30% des 12.000 officines que compte le secteur seraient en faillite.
La contrebande, l’informel et la concurrence «déloyale» sont pointés du doigt.
Le département de tutelle promet de désamorcer la crise à travers la création de trois commissions.
Par Charaf Jaidani
La situation des pharmaciens va de mal en pis. Rares sont les professionnels de l’activité qui manifestent une certaine satisfaction quant à l’évolution de leur carrière. «Après les dures années de labeur que j’ai passées à l’étranger pour décrocher mon diplôme et les sacrifices de ma famille pour ouvrir une pharmacie, je suis aujourd’hui au bord de la faillite. Je ne peux honorer mes engagements notamment payer le personnel et mes créances. Je regrette d’avoir choisi ce métier et je compte sérieusement me convertir dans une autre activité», déclare amèrement Hassan A. La situation de ce pharmacien de Casablanca qui a à son actif plus de 25 ans d’exercice n’est pas isolée.

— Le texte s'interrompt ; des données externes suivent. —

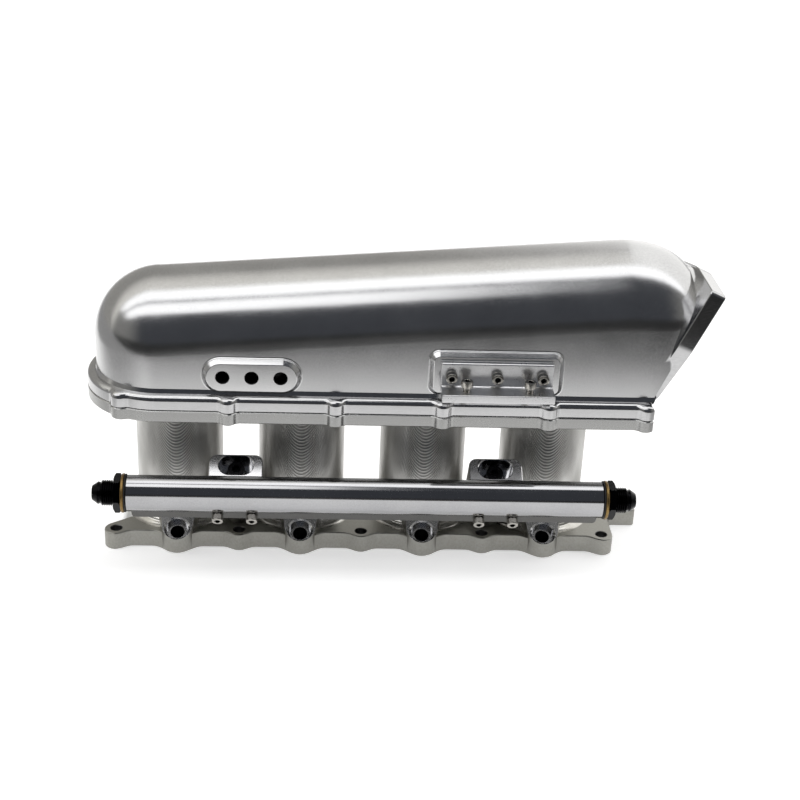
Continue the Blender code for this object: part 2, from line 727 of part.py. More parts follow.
def build_fittings():
    """Flared hose adapters screwed into the rail's ends, each on a washer and a ring seal."""
    for side, end, turn in (("left", RAIL_X[0], math.pi), ("right", RAIL_X[1], 0)):
        frame = INJECTOR @ Matrix.Translation((end, 0, 0)) @ Matrix.Rotation(turn, 4, "Z")
        frame = frame @ columns((0, 1, 0), (0, 0, 1), (1, 0, 0), (0, 0, 0))
        seal = cylinder("ring", 0.0142, GAP, 0.0012, frame, 24)
        cut = [cylinder("ring_hole", 0.0100, -0.01, 0.01, frame, 20)]
        node(f"fitting_seal_{side}", seal, "rubber", (), cut)
        washer = cylinder("washer", 0.0145, 0.0012 + GAP, 0.0036, frame, 24)
        cut = [cylinder("washer_hole", 0.0100, -0.01, 0.01, frame, 20)]
        node(f"fitting_washer_{side}", washer, "gold_washer", (), cut)
        face = 0.0036 + GAP
        hexagon = cylinder("hexagon", 0.0254 / math.sqrt(3), face, face + 0.0065, frame, 6)
        profile = [(-0.010, 0.0093), (face + 0.002, 0.0093), (face + 0.004, 0.0082)]
        profile += [(face + 0.0078, 0.0082), (face + 0.0082, 0.0095), (face + 0.0160, 0.0095)]
        profile += [(face + 0.0165, 0.0080), (face + 0.0177, 0.0080), (face + 0.0180, 0.0083)]
        profile += [(face + 0.0225, 0.0053)]
        add = [turned("adapter", profile, frame, 20)]
        cut = [cylinder("flow_bore", 0.0045, -0.02, 0.05, frame, 16)]
        node(f"hose_fitting_{side}", hexagon, "black_anodised", add, cut)


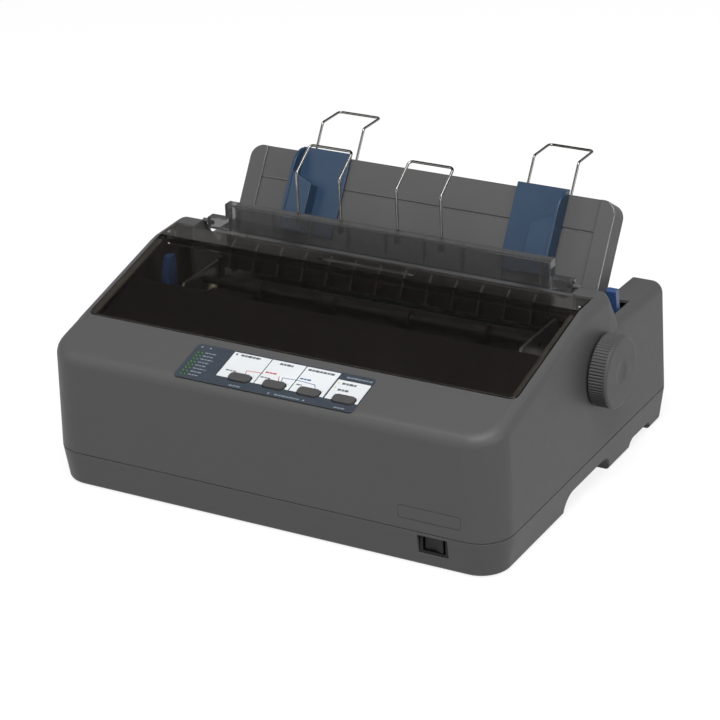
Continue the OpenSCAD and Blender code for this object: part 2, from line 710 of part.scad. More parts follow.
module frame_shape() difference() {
    polygon([[80, frame_low_z], [80, 66], [106, 84], [120, 110], [172, 110], [184, 92], [262, 84], [262, frame_low_z]]);
    translate(platen_c) circle(r = bush_r + 0.02);
    translate([rod_y, rod_z]) circle(r = rod_r);
    translate(tractor_c) circle(r = tractor_r + run_gap);
    translate(rod2_c) circle(r = rod2_r);
    translate([bail_y, bail_z]) circle(r = bail_shaft_r + run_gap);
}
module side_frame_left() at_home() color("#9a9ea3") difference() {
    union() {
        side_plate(-frame_out, -frame_in) frame_shape();
        // studs for the gears and the thickness lever
        x_rod(-frame_out - gear_w - 3, -frame_out + 0.5, stud_r, reduction_c[0], reduction_c[1]);
        x_rod(-frame_out - gear_w - 3, -frame_out + 0.5, stud_r, idler_c[0], idler_c[1]);
        x_rod(-thick_x - 4, -frame_out + 0.5, stud_r, thick_y, thick_z);
    }
    x_rod(-frame_out - 1, -frame_in + 1, 11.2, feed_y, feed_z);
}
module side_frame_right() at_home() color("#9a9ea3") difference() {
    side_plate(frame_in, frame_out) frame_shape();
    x_rod(frame_in - 1, frame_out + 1, release_r + run_gap, lever_y + 4, release_z);
}
module cross_members() at_home() color("#9a9ea3") {
    box([-frame_in, 81, 32], [frame_in, 83, 66]);
    box([-frame_in, 81, 64], [frame_in, 96, 66]);
    box([-frame_in, 247, 32], [frame_in, 249, 56]);
    // shelf and post of the idler pulley
    box([-pulley_x - 10, 82, belt_z - 8], [-pulley_x + 10, belt_y + 10, belt_z - 6]);
    translate([-pulley_x, belt_y, belt_z - 7]) {
        cylinder(r = 5, h = 4.9);
        cylinder(r = 2.5, h = belt_w + 10);
    }
    // shelf over the carriage motor
    box([pulley_x - 22, 81, motor_top_z + seat_gap], [frame_in, 83, 34]);
    difference() {
        box([pulley_x - 22, 82, motor_top_z + seat_gap], [frame_in, belt_y + 22, motor_top_z + 2.3]);
        translate([motor_x, belt_y, motor_top_z - 1]) cylinder(r = 11.3, h = 5);
    }
}
module platen_bushes() at_home() color("#e4e0d4") both_sides() difference() {
    union() {
        x_rod(frame_in - 1.2, frame_out + 1.2, bush_r, platen_y, platen_z);
        x_rod(frame_in - 2.4, frame_in - eps, bush_r + 2, platen_y, platen_z);
    }
    x_rod(frame_in - 4, frame_out + 4, shaft_r + run_gap, platen_y, platen_z);
}

// ---- platen ----

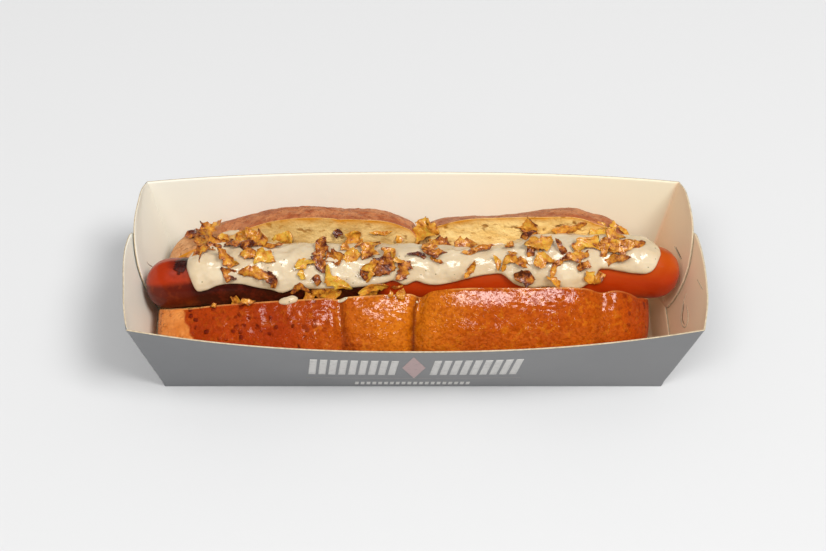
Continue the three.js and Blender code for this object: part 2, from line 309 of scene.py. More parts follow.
# %% [markdown]
# ## Camera
# The photograph looks down on the tray's long side from 48 degrees above the table, at about 70 cm, with
# no turn to the side. The lens was worked out from the tray's corners: 1473 pixels across an 826 pixel
# frame, which is 64 mm on a 36 mm sensor.

# %% Camera
CAMERA_ELEVATION = np.radians(48.0)
CAMERA_DISTANCE = 700.0
CAMERA_TARGET = np.array([0, 12.1, 25.0])
FOCAL_PIXELS = 1473.0
FRAME_PIXELS = (826, 551)
SENSOR = 36.0

view_back = np.array([0, -np.cos(CAMERA_ELEVATION), np.sin(CAMERA_ELEVATION)])
screen_up = np.array([0, np.sin(CAMERA_ELEVATION), np.cos(CAMERA_ELEVATION)])
screen_right = np.array([1.0, 0, 0])
camera_place = CAMERA_TARGET + CAMERA_DISTANCE * view_back

camera_data = bpy.data.cameras.new("camera")
camera_data.sensor_width = SENSOR
camera_data.lens = SENSOR * FOCAL_PIXELS / FRAME_PIXELS[0]
camera = bpy.data.objects.new("camera", camera_data)
bpy.context.scene.collection.objects.link(camera)
camera.location = camera_place * MM
camera.rotation_euler = (np.pi / 2 - CAMERA_ELEVATION, 0, 0)
bpy.context.scene.camera = camera


def pixel_ray(x, y):
    """The direction in which the camera sees a pixel of the 826 by 551 frame."""
    across = (x - FRAME_PIXELS[0] / 2) / FOCAL_PIXELS
    up = (FRAME_PIXELS[1] / 2 - y) / FOCAL_PIXELS
    return unit(-view_back + across * screen_right + up * screen_up)


# %% [markdown]
# ## Tray
# The tray is cut from one sheet of board 0.6 mm thick, printed grey outside and left cream inside. Its
# long walls lean outwards and are bowed by the bread, and each wall's flaps fold round the corner over a
# low panel at each end. A wall with its two flaps is one grid here: columns run from one flap's free edge
# round both folds to the other's, rows from the floor to the rim. Giving that sheet its thickness along
# its normals keeps the folds mitred, as in real board.

# %% Board
BASE_LENGTH = 230.0
BASE_WIDTH = 68.7
WALL_SLANT = 55.3
LEAN_AT_CORNER = np.radians(11.8)
LEAN_AT_MIDDLE = np.radians(22.4)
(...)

Elle est similaire à d’autres professionnels du secteur répartis sur tout le territoire national.
Un constat confirmé par la Fédération nationale des syndicats des pharmaciens du Maroc (FNSPM), qui estime que sur les 12.000 officines que compte le secteur, 3.500, soit 30%, risquent de mettre la clé sous la porte à tout moment. 3.000 autres arrivent tout juste à boucler les fins de mois.
Il n’y a que 46% d’entre elles qui exercent normalement. Les plus touchés par la crise sont sous l’effet d’un surendettement et d’une rentabilité en nette baisse.
Les promesses du gouvernement pour trouver une issue favorable à leurs difficultés n’ont pas apaisé une grogne qui ne date pas d’aujourd’hui.
Certains pharmaciens ont commencé à mettre à exécution leurs menaces de grève. Un mot d’ordre a été observé le 27 décembre dernier, qui a été largement suivi avec une moyenne nationale de 85% et 100% dans les régions fortement impactées, comme l’Oriental, concurrencé par les produits de contrebande provenant d’Algérie ou de Sebta et Mellilia.
«Le cumul des problèmes qui secouent le secteur, nécessite une intervention urgente. Par exemple, les produits de contrebande sont le plus souvent périmés ou ne correspondent pas aux normes marocaines. C’est une menace sérieuse pour la santé des citoyens. Les promesses du gouvernement ne sont pas respectées. Il faut un programme de réformes de grande ampleur», souligne Mounir Tadlaoui, secrétaire général de la FNSPM.
La Fédération a menacé de lancer d’autres grèves si les autorités concernées ne répondent pas favorablement à son cahier revendicatif qui regroupe plusieurs mesures et doléances.
Concurrence déloyale
Outre la contrebande et le circuit informel, comme la vente sur Internet, qui plombent l’activité, la FNSPM déplore également la concurrence déloyale à laquelle se livrent les cliniques et autres centres hospitaliers.
Faisant référence au Code du médicament et de la pharmacie, l’article 30 de ce texte de loi 17-04 instaure l’obligation de la vente de médicaments exclusivement en pharmacie.
«C’est un manque à gagner important pour notre activité. En l’absence de mesures répressives contre les cliniques, le phénomène devrait prendre encore de l’ampleur», précise Tadlaoui.
En dépit des problèmes externes à l’activité des pharmaciens, d’autres problèmes d’ordre internes perturbent le fonctionnement du secteur, à l’image du non-respect des horaires d’ouverture, de la rotation de la garde, de la présence physique du pharmacien dans son officine ou de l’éthique professionnelle.
Certains dépôts de médicaments dans le monde rural, ou dans la périphérie des villes, ouvrent 24h/h, 7jours/7 et même les jours fériés. Les médicaments y sont livrés, le plus souvent, sans ordonnance médicale.
Pour désamorcer cette situation très tendue, la direction du médicament et de la pharmacie relevant du ministère de la Santé publique a proposé la création de trois commissions pour se pencher sur tous les problèmes évoqués.
La première est chargée des textes législatifs régissant la profession. La deuxième se penche sur la révision du décret 2-13-852 et des contraintes économiques de la profession.
La troisième a pour mission de veiller au respect du circuit légal du médicament et de rendre effectives les sanctions disciplinaires. ◆
Des doléances fiscales
Les pharmaciens estiment que la fiscalité pénalise leur activité à plusieurs niveaux. Déjà en crise, ils préconisent une imposition adéquate qui préserve leurs intérêts et ceux des citoyens. La FNSPM prône une imposition sur la base de la marge et non sur le chiffre d’affaires, comme c’est le cas actuellement. Elle appelle également à une baisse de la TVA ou sa suppression sur certains médicaments.